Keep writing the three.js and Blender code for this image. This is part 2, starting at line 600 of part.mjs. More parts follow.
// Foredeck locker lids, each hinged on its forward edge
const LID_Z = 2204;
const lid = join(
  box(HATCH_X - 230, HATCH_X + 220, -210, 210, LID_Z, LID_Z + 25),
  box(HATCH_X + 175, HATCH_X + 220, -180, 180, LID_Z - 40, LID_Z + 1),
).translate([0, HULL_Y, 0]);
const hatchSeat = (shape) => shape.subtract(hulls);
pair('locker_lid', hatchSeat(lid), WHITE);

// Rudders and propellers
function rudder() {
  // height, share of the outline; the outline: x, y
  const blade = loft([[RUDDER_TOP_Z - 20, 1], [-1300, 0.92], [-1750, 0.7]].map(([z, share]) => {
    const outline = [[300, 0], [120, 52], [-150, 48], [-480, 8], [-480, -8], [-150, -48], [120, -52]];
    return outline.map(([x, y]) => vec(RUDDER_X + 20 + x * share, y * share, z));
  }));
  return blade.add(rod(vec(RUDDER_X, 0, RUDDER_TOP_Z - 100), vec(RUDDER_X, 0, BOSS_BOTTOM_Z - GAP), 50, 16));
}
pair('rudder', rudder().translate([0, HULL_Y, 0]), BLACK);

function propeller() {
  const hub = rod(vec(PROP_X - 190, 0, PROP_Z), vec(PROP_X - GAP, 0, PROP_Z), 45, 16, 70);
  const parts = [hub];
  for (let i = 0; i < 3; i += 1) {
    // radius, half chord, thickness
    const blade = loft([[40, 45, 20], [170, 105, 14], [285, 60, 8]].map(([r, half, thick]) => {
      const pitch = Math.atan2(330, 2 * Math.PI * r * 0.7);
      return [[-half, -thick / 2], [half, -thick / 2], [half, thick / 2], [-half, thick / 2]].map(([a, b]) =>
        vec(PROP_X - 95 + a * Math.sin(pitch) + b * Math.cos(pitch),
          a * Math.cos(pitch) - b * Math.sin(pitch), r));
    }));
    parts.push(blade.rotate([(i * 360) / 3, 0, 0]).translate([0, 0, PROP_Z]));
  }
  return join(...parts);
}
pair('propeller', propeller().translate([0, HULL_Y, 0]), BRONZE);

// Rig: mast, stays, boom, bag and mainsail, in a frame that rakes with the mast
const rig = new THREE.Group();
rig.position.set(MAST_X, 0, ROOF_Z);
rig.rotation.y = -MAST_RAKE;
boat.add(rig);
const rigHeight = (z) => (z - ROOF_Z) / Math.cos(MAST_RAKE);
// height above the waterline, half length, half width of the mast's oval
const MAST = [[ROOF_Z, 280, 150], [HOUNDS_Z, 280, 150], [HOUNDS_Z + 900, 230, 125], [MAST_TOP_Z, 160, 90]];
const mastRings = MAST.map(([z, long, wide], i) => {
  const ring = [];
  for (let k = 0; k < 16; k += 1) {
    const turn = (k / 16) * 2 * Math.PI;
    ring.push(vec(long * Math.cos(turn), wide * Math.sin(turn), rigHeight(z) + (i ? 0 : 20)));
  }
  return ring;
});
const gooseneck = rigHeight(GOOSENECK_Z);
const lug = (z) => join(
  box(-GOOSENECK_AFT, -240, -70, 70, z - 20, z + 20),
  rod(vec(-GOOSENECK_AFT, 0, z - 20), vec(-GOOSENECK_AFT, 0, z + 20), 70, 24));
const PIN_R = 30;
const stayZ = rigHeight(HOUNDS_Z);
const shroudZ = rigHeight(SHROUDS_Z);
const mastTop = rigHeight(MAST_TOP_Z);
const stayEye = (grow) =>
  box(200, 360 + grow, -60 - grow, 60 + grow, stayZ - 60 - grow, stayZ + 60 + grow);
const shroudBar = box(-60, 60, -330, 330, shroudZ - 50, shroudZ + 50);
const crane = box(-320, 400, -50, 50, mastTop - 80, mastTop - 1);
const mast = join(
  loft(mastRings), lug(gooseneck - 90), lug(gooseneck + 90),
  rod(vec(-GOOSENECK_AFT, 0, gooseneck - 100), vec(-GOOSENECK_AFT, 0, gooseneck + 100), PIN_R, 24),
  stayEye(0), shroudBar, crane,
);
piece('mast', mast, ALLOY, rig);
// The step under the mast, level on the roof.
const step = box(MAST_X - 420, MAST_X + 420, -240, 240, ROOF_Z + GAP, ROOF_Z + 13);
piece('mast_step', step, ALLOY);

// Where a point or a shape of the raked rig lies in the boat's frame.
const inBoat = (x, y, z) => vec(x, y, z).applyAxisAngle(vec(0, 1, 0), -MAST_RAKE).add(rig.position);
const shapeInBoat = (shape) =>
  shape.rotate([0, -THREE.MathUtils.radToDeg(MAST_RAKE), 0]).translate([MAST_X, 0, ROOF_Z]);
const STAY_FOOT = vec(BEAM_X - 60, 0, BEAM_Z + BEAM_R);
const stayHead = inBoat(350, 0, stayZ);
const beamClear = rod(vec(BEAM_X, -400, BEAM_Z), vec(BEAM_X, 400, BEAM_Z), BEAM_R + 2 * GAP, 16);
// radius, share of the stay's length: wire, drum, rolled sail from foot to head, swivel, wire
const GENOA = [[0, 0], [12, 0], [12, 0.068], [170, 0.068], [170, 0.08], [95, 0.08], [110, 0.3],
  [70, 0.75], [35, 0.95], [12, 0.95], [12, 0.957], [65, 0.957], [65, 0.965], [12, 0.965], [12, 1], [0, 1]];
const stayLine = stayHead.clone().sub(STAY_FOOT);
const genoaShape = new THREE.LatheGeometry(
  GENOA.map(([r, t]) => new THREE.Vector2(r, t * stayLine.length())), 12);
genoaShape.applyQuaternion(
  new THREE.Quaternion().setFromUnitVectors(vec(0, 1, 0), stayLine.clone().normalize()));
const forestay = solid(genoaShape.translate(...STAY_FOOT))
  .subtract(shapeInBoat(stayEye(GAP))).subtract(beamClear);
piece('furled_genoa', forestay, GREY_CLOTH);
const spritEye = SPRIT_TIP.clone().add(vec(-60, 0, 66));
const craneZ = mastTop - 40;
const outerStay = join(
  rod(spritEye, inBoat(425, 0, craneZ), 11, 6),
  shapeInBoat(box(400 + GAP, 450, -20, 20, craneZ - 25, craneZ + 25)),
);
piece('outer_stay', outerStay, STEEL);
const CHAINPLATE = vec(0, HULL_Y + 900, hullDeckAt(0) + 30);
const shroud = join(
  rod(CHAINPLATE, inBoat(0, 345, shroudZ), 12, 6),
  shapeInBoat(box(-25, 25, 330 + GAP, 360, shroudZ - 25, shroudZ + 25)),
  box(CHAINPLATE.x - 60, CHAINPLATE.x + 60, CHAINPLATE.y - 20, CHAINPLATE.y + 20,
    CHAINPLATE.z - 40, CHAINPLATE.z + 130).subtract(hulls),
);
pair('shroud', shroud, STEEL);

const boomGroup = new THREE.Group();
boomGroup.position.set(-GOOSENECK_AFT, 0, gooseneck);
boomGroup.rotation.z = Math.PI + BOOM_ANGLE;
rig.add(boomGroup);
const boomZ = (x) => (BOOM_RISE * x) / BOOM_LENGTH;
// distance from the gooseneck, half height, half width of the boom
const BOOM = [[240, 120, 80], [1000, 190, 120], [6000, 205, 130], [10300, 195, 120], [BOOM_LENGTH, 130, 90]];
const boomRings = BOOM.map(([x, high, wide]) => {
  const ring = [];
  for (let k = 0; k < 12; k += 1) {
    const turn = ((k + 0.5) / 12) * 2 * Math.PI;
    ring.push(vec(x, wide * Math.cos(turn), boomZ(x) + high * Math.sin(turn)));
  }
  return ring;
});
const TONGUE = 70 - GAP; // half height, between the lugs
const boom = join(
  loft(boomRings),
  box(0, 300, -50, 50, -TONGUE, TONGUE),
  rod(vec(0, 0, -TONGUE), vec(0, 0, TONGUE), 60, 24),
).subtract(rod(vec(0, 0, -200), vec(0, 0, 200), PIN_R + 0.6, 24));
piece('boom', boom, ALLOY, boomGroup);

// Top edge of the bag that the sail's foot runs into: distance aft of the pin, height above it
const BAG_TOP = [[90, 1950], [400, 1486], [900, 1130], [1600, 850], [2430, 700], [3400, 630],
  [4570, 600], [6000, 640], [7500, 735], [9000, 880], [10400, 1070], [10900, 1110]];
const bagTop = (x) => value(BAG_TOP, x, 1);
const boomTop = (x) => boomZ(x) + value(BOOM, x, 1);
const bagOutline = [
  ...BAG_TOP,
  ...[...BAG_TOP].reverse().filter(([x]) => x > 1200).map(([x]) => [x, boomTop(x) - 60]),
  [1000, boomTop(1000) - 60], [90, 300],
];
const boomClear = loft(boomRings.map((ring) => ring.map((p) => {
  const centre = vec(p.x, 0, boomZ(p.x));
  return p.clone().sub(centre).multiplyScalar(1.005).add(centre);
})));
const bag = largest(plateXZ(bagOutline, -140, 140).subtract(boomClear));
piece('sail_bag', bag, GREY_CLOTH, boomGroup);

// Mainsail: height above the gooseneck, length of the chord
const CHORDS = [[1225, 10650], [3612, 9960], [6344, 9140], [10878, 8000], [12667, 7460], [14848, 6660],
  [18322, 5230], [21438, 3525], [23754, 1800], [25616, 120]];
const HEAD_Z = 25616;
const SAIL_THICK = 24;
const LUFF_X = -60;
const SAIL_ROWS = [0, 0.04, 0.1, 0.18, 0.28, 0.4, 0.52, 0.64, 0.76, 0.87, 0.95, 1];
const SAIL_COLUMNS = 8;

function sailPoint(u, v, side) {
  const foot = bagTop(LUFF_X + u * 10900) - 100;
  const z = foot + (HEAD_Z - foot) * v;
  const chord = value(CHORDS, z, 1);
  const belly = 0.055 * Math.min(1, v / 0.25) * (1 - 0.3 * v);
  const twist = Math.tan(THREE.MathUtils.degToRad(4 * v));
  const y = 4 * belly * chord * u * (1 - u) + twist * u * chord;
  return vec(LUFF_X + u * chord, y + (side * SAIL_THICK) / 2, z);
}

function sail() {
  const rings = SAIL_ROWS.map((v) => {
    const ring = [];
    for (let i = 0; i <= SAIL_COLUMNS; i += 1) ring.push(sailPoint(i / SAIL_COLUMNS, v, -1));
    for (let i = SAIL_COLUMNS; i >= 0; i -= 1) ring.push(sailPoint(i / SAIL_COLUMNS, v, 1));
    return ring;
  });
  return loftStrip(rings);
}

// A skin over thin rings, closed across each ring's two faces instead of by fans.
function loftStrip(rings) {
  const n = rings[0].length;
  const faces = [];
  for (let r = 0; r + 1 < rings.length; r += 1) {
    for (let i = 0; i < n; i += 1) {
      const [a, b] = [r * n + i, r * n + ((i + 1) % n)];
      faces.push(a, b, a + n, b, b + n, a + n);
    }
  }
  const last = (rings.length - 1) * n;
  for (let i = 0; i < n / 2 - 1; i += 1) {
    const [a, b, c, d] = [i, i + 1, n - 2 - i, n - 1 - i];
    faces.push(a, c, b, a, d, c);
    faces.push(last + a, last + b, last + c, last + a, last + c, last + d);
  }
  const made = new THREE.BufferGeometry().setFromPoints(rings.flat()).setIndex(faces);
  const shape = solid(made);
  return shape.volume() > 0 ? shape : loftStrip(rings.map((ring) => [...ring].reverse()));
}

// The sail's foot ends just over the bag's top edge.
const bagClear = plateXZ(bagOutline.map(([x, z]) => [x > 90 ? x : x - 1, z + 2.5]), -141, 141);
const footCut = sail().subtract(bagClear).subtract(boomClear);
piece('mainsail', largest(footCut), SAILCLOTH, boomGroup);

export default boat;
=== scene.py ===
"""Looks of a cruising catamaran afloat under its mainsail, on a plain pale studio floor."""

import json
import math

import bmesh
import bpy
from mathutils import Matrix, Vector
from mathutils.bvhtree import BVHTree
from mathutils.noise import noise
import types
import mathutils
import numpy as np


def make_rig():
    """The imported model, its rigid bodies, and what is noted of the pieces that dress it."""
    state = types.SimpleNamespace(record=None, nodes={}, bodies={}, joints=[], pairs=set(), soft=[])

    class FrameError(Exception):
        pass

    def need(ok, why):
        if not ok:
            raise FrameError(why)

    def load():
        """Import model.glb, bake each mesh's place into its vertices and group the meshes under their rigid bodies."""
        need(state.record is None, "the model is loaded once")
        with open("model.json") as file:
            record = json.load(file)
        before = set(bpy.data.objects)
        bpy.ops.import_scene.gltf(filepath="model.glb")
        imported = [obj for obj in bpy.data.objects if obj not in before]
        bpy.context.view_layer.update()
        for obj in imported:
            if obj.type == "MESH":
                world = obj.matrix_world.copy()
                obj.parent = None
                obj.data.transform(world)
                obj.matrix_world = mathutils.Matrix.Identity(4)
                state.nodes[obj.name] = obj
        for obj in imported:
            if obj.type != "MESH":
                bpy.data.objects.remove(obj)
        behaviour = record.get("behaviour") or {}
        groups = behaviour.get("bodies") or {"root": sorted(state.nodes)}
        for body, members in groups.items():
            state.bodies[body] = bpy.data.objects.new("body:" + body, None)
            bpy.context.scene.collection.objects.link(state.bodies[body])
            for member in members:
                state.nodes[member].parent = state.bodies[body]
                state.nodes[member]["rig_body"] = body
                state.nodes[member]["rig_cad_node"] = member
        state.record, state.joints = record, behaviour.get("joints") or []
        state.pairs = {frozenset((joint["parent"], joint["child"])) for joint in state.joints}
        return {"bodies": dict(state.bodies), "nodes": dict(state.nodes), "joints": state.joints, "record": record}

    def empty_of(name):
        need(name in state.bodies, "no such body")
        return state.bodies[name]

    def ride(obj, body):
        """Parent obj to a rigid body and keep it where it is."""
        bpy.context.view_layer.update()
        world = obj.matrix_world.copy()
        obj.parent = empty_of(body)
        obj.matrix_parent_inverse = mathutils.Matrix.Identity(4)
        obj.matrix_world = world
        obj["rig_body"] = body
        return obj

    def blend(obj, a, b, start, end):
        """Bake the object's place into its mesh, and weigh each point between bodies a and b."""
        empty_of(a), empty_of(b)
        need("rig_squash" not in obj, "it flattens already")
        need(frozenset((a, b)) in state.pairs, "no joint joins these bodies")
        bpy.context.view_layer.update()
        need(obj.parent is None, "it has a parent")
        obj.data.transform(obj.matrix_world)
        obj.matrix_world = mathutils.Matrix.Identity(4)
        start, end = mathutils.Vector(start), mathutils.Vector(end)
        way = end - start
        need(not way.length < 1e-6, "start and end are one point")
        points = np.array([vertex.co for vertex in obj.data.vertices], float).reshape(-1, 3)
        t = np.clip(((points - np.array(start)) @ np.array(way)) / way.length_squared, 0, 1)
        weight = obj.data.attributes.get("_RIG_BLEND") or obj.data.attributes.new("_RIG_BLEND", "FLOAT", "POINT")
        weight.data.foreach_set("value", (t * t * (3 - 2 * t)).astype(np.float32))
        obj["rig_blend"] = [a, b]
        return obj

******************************

● **THE PROBLEM**:
The lines to transcribe begin at the line with "start, end = mathutils.Vector(start), mathutils.Vector(end)" and end at the line with "t = np.clip(((points"; copy them exactly, both ends included.

● **PROBLEM SOLUTION**:
        start, end = mathutils.Vector(start), mathutils.Vector(end)
        way = end - start
        need(not way.length < 1e-6, "start and end are one point")
        points = np.array([vertex.co for vertex in obj.data.vertices], float).reshape(-1, 3)
        t = np.clip(((points - np.array(start)) @ np.array(way)) / way.length_squared, 0, 1)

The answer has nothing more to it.